Callaway’s biggest chore will be trying to re-establish both Justin Masterson and Ubaldo Jimenez as top of the rotation starters. Masterson was 11-15, with a 4.94 ERA in 2012 after having what looked to be a breakout season in 2011 when his ERA was only 3.21. His 2012 campaign was inconsistent all season, seeming to never be comfortable with his mechanics on the mound.
Both he, and Jimenez are big, right-handers with a lot of movement in their deliveries. Callaway will have to find consistency in both in order to restore their prior form.
“They’re both big guys,” Callaway told Bruce Drennan on All Bets Are Off on SportsTime Ohio. “If you’re bigger, it’s a little harder to repeat. It’s something they have to stay on top of throughout the season and make sure they maintain what they are trying to do.”
Jimenez, who was acquired on July 30, 2011 for Drew Pomeranz, Alex White, Matt McBride and Joe Gardner, has been a major disappointment with the Indians. He led the American League in losses with 17 in 2012 and is only 13-21 with Cleveland. He has never shown the 15-1 dominance, or the fastball to go with it, that he demonstrated in the first half of the 2010 season with the Colorado Rockies.
“He still has very good stuff,” Callaway said. “He still has the ability to throw the ball in the mid-to-low 90s. He has a good curveball. He goes out there and competes every time and that’s what you are looking for. Good or bad he’s out there competing. He’s got great makeup and we’re going to build on that.”
Callaway flew to the Dominican Republic this winter to spend time with Jimenez and analyze his mechanics to prepare and build their approach heading into Spring Training. Jimenez is a free agent at the end of the 2013 season and needs a strong showing to help rebuild the Tribe and himself.
Along with fixing the issues of Jimenez and Masterson, Callaway will be expected to play a pivotal role in the development and maturation of right-handed starting pitcher Trevor Bauer. Bauer was the centerpiece of the three-team trade that sent Shin-Soo Choo to the Cincinnati Reds and Didi Gregarious to the Arizona Diamondbacks. The Indians believe Bauer, who was the third pick in the 2011 First-Year Draft, has the potential to be a top-of-the-rotation starter. It’s undecided whether Bauer will begin the 2013 campaign in Cleveland, or Triple-A Columbus. Bauer is rated the #17 prospect in baseball, according to MLB.com
Callaway will not just have to rebuild a starting rotation in shambles, but also the left-handed side of the bullpen. With the release of mainstay, Rafael Perez, and the trade of Tony Sipp to the Arizona Diamondbacks, Callaway will be searching for new southpaw hurlers to run out of the center field bullpen by Opening Day. Contenders include Nick Hagadone, Scott Barnes, David Huff and long shot Giovanni Soto.

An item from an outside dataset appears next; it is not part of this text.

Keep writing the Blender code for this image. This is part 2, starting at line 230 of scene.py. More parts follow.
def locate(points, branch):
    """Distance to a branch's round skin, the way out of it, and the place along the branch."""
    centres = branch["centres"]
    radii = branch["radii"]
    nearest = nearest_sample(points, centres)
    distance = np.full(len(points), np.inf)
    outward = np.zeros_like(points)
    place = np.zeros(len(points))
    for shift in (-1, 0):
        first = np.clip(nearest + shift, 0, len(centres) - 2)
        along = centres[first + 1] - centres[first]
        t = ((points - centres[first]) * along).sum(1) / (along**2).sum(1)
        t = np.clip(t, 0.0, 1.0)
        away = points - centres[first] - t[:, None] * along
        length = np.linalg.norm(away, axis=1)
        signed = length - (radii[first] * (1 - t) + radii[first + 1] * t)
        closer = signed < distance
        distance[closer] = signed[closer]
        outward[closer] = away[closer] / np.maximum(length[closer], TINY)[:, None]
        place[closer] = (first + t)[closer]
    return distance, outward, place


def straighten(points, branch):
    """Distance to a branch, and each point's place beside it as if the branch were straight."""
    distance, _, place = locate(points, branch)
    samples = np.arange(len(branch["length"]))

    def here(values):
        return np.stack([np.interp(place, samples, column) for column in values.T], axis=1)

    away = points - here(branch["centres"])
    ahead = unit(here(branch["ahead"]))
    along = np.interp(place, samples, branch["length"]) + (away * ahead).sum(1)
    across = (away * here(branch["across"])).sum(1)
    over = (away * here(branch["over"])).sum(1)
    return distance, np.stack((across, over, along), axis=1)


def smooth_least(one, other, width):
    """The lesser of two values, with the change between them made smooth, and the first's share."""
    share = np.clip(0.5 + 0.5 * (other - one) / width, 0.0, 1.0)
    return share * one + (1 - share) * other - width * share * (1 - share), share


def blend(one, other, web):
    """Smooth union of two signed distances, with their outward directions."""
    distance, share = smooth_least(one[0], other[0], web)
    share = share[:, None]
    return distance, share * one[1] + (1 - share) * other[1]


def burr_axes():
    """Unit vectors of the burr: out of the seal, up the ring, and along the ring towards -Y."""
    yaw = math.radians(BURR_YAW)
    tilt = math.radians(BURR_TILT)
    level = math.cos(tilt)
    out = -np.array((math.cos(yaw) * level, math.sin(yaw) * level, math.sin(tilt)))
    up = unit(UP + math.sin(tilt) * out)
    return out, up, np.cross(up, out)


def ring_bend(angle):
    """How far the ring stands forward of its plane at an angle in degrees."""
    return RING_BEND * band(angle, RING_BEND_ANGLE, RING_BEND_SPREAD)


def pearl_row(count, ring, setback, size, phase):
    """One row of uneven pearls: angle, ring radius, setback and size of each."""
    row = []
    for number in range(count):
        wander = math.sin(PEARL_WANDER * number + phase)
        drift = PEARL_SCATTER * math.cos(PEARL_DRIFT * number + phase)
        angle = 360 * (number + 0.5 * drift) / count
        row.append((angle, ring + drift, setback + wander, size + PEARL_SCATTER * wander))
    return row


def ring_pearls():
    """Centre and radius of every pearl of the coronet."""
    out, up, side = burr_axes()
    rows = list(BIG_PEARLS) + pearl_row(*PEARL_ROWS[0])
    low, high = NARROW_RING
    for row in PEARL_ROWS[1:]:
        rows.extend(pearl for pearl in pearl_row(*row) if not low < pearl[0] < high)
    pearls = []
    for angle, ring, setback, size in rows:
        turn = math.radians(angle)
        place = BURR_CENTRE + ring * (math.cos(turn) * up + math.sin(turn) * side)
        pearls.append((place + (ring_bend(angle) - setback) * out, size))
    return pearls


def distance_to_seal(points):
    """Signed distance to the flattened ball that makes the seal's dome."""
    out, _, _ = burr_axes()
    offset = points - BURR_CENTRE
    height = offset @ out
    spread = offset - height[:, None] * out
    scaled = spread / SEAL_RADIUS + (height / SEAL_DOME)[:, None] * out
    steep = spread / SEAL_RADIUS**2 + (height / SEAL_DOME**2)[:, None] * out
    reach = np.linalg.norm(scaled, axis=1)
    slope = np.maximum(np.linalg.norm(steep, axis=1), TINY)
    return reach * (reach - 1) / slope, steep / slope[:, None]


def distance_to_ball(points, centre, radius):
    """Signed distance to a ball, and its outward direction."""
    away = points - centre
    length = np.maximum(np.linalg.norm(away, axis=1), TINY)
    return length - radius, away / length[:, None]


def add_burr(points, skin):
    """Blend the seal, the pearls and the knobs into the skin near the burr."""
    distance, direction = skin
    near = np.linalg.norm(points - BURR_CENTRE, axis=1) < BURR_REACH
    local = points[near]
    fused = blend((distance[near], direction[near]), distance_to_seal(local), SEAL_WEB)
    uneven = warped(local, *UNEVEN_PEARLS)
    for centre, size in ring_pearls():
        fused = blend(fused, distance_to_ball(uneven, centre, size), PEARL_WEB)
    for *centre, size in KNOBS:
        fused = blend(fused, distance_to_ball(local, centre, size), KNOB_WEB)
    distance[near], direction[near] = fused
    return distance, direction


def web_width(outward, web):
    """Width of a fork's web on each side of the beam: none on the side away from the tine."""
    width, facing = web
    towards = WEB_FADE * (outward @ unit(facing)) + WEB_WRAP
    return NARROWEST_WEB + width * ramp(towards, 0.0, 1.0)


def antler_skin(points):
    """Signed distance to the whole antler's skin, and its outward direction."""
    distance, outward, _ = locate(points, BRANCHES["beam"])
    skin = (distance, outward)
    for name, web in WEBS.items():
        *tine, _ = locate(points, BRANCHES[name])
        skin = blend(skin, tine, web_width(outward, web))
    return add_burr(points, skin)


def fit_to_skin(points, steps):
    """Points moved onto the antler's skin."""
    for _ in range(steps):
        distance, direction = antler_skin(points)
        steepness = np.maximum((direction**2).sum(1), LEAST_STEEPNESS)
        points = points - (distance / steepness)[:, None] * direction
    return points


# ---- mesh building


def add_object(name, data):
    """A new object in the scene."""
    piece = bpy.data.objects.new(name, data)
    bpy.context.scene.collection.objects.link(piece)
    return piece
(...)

Regardless of the struggles in front of Callaway, he’s excited for the Major League opportunity and ready to start the process of building a staff with Francona.
“Tito is one of the best managers in baseball, if not the best,” Callaway said. “He’s a great guy and he’s there for the players. He makes it known that it’s all about the players and I feel the same way. We’re very excited to get started.”